[Records with modeling code]
━━━━━━━━━━━━━━━━━━━━
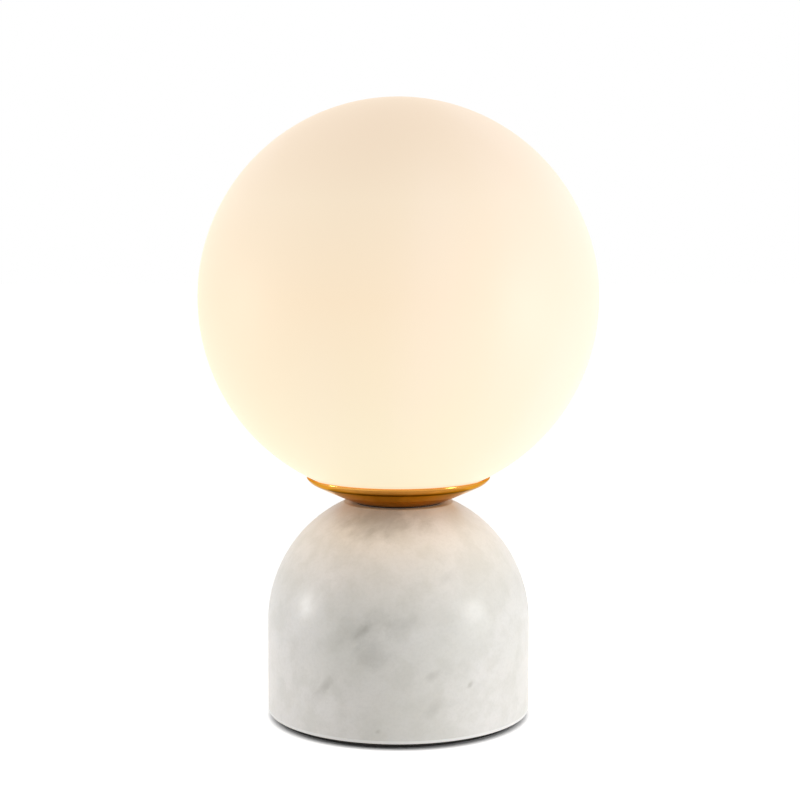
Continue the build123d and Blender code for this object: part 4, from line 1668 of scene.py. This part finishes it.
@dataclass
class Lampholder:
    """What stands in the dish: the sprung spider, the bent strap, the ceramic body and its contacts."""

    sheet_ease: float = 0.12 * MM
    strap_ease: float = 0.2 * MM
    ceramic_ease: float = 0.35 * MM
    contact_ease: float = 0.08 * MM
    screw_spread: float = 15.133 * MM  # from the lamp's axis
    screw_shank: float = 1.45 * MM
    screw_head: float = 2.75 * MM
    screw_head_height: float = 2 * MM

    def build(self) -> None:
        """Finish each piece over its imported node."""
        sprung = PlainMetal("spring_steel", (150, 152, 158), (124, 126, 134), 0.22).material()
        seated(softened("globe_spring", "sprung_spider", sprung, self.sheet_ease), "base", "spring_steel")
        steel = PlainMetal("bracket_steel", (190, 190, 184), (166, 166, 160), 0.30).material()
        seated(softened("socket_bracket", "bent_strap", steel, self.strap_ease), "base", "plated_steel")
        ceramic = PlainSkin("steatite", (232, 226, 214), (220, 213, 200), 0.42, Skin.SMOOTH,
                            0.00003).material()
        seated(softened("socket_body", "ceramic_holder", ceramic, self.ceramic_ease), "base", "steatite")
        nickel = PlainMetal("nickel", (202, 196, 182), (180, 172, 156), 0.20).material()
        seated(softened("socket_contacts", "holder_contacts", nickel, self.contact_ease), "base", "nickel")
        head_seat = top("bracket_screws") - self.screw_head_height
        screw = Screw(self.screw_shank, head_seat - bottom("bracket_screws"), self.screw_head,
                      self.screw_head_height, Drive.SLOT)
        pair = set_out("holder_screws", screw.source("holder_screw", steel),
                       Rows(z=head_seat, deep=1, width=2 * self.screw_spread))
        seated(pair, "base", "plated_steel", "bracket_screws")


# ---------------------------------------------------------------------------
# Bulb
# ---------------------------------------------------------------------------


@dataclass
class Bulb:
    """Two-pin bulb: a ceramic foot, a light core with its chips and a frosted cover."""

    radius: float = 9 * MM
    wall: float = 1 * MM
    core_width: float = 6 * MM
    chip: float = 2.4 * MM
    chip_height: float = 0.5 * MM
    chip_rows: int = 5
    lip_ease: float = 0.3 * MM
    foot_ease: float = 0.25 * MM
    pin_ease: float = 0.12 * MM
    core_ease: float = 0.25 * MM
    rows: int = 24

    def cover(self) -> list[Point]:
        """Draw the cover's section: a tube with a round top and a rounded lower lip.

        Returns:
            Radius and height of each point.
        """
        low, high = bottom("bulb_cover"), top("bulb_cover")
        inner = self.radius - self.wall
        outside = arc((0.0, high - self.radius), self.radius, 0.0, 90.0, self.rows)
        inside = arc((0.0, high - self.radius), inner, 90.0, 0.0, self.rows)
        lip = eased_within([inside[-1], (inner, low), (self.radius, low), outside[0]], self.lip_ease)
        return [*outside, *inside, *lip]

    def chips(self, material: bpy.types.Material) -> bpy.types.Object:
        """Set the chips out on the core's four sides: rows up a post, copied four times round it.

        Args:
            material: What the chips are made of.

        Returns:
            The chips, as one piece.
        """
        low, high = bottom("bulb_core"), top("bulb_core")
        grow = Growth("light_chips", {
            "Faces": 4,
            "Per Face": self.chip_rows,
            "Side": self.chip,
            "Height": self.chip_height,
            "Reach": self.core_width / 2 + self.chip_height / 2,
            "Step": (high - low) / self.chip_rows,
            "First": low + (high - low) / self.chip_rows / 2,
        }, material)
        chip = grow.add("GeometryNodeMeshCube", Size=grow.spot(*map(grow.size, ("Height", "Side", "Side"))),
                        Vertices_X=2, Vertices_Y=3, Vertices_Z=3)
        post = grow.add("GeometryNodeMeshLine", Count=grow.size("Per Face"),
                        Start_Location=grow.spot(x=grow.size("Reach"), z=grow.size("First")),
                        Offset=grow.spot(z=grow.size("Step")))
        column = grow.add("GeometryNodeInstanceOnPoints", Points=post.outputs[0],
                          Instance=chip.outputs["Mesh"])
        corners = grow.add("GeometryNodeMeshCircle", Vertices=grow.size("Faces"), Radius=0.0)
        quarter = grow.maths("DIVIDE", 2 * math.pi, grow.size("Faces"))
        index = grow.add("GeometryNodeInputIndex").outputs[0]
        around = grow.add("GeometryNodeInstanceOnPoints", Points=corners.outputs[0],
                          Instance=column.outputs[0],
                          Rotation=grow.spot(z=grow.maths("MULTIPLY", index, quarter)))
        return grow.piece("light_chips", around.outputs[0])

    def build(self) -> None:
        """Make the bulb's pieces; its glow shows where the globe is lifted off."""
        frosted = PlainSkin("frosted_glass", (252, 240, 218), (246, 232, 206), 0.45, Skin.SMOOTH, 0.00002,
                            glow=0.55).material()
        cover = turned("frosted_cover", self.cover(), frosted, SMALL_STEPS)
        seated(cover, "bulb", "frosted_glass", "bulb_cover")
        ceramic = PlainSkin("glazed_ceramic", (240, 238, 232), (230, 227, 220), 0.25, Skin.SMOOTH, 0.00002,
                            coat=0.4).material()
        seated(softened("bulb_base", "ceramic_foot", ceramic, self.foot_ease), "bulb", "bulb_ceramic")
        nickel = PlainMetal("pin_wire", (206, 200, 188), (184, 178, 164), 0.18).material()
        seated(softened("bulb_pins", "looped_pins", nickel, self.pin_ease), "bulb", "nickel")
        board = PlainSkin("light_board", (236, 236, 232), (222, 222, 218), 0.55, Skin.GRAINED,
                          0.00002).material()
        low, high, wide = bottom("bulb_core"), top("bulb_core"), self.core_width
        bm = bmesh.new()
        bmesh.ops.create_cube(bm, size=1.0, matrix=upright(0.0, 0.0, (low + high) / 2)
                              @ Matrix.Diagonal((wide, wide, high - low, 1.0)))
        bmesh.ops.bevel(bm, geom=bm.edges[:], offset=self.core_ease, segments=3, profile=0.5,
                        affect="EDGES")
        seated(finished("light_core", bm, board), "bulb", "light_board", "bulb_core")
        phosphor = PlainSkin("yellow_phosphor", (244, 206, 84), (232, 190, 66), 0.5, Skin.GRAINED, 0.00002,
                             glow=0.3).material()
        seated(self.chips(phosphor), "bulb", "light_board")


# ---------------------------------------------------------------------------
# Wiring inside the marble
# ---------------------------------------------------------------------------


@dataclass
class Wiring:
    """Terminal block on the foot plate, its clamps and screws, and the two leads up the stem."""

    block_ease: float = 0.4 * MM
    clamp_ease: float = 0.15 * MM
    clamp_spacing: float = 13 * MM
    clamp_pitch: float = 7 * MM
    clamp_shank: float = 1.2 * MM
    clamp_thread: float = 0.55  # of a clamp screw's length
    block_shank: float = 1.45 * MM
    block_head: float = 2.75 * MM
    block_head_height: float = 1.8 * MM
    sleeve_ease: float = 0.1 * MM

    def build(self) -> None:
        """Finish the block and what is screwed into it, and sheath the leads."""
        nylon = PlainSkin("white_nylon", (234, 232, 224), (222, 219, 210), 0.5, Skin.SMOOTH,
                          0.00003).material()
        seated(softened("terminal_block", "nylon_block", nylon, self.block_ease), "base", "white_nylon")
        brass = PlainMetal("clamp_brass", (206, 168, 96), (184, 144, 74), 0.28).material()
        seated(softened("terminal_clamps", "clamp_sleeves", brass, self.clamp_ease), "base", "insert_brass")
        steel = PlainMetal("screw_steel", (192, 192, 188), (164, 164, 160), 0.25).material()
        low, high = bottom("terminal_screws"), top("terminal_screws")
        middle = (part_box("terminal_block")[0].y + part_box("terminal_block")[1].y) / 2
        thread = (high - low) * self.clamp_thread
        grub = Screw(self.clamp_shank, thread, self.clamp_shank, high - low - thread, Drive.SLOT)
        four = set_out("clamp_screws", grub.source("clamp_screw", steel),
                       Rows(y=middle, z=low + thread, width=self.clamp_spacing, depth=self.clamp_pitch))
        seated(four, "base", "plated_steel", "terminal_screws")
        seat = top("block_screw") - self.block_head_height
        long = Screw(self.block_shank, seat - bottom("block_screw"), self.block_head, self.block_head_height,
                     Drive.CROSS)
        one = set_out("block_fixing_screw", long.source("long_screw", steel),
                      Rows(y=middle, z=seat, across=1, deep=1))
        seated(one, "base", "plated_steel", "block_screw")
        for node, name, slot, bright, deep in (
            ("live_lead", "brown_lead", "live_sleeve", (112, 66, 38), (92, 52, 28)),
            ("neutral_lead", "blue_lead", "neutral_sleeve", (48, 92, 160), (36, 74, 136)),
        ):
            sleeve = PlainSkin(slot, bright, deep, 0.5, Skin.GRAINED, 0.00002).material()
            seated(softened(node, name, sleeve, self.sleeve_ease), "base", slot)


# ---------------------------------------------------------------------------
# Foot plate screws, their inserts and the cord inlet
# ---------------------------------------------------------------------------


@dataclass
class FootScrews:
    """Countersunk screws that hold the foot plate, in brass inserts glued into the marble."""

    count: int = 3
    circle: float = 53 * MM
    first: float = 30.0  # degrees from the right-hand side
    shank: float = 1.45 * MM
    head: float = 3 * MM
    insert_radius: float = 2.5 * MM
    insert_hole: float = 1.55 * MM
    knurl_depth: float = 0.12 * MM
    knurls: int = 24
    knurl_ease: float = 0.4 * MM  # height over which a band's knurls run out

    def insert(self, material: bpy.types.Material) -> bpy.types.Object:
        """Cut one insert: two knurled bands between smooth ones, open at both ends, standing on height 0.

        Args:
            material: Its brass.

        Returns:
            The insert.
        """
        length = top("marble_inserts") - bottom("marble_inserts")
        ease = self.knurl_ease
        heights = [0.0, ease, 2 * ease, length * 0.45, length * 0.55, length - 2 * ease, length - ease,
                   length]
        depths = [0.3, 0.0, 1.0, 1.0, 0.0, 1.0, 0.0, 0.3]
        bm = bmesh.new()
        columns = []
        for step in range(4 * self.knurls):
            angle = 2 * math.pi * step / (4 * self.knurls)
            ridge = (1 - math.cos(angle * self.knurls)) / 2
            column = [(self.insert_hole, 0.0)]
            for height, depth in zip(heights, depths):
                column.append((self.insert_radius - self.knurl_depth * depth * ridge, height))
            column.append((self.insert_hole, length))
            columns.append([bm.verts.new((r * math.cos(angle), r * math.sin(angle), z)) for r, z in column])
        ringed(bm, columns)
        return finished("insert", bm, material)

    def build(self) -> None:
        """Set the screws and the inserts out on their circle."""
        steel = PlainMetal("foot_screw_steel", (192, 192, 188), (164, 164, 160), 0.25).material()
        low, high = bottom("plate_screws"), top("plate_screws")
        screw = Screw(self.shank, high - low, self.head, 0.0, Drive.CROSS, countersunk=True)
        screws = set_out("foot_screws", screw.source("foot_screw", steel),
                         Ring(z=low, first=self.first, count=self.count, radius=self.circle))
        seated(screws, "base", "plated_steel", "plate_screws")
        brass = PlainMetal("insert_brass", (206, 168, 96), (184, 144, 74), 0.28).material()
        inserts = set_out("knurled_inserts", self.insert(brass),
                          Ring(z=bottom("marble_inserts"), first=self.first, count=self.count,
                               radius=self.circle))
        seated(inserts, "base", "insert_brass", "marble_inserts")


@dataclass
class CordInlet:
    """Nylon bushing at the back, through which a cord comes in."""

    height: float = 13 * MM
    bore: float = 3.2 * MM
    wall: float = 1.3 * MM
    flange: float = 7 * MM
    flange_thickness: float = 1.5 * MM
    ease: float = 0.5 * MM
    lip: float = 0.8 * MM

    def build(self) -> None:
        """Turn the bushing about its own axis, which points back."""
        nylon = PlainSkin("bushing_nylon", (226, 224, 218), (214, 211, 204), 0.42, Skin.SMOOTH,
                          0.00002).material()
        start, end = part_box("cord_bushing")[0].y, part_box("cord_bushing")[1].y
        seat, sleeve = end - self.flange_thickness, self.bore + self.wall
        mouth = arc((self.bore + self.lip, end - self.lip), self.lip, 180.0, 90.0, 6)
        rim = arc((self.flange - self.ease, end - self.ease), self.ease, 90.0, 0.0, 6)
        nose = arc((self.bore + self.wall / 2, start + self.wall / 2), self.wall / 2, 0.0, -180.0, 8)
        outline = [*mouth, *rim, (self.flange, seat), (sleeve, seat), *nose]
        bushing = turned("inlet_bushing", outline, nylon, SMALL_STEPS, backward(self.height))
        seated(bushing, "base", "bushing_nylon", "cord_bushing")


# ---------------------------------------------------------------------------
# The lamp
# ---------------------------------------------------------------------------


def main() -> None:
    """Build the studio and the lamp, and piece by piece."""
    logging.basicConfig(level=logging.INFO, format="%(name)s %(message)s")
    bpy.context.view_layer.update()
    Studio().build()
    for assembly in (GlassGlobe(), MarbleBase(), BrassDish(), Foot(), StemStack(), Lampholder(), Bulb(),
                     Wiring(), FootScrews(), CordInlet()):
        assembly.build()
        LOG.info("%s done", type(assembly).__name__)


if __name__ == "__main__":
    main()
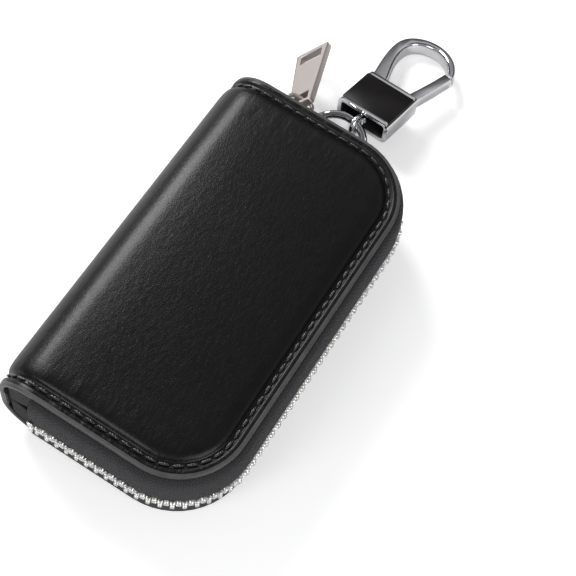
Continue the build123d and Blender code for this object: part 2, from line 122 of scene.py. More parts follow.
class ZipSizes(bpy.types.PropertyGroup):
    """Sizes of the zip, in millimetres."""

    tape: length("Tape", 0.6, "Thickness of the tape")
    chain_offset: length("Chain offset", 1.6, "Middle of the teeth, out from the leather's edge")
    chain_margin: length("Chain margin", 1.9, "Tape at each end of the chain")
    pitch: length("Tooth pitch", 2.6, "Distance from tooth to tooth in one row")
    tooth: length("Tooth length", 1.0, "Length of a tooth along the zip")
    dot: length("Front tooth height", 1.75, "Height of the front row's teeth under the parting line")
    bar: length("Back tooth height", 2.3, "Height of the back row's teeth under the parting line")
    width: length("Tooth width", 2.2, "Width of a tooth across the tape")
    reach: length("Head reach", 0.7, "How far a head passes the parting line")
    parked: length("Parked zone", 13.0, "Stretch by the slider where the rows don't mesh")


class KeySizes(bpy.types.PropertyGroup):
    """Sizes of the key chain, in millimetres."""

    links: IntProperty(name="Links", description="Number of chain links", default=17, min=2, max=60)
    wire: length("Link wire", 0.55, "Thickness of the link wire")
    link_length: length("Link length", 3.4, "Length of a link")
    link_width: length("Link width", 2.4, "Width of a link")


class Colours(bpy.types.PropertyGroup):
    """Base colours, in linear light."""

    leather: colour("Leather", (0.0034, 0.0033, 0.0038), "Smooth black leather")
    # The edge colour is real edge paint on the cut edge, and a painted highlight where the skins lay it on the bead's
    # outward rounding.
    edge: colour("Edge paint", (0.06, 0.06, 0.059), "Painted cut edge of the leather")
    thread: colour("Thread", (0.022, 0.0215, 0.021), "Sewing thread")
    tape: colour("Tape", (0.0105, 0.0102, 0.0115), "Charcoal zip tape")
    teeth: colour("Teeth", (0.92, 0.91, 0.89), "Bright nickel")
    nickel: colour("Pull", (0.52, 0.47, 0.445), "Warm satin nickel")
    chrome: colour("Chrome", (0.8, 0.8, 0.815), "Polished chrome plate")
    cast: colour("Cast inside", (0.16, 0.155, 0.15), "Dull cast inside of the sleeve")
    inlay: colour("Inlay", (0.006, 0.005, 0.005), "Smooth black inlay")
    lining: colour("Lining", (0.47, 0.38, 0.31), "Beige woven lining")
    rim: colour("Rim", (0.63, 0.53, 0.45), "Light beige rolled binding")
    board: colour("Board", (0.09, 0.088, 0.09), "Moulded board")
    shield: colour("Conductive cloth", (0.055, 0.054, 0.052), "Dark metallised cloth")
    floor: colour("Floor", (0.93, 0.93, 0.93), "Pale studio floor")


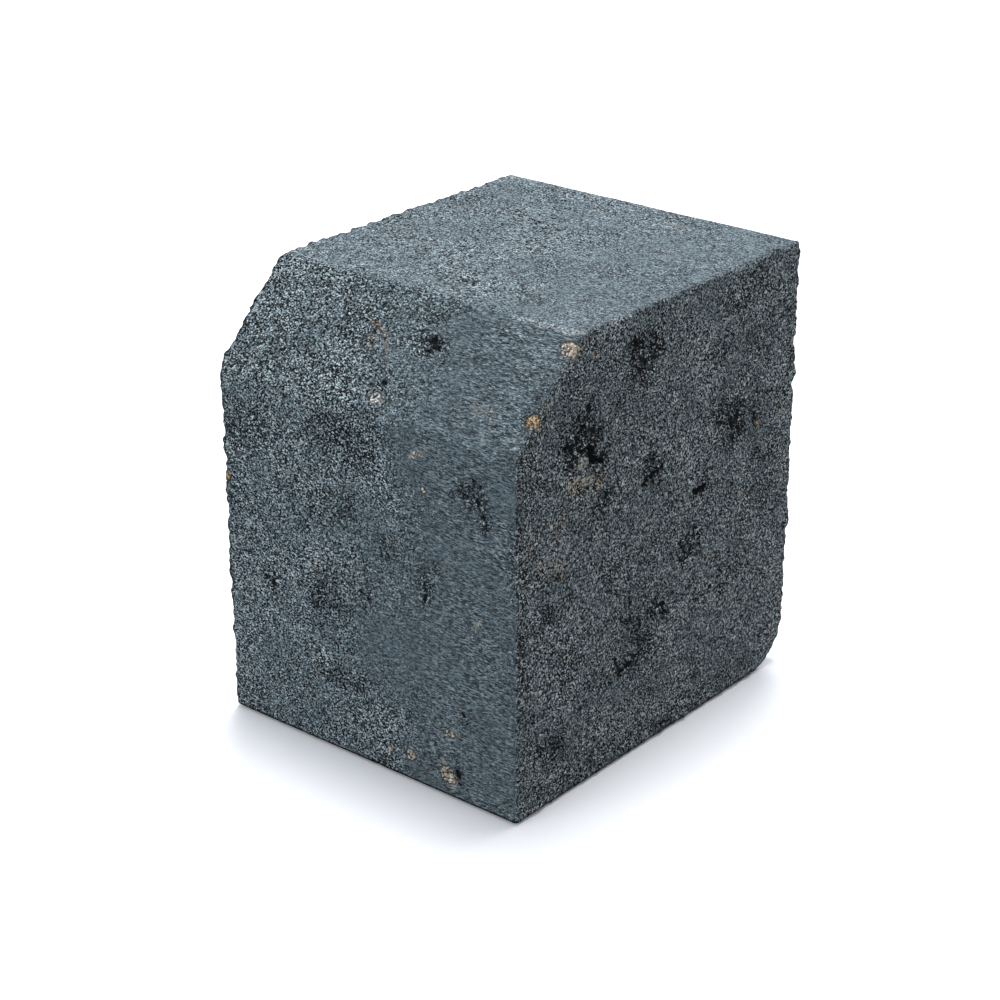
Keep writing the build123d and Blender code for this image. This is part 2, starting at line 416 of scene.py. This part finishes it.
━━━━━━━━━━━━━━━━━━━━
** JOB **
Copy the records above exactly, from the first line through the line containing "screw_head_height: float = 2 * MM", and include nothing else.

** SOLUTION TO THE EXERCISE **
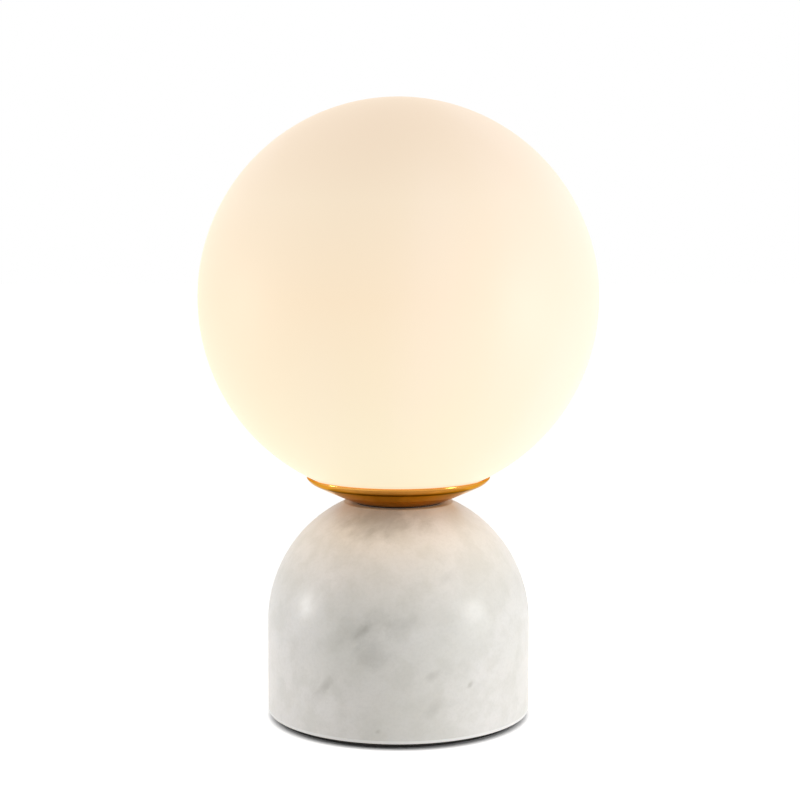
Continue the build123d and Blender code for this object: part 4, from line 1668 of scene.py. This part finishes it.
@dataclass
class Lampholder:
    """What stands in the dish: the sprung spider, the bent strap, the ceramic body and its contacts."""

    sheet_ease: float = 0.12 * MM
    strap_ease: float = 0.2 * MM
    ceramic_ease: float = 0.35 * MM
    contact_ease: float = 0.08 * MM
    screw_spread: float = 15.133 * MM  # from the lamp's axis
    screw_shank: float = 1.45 * MM
    screw_head: float = 2.75 * MM
    screw_head_height: float = 2 * MM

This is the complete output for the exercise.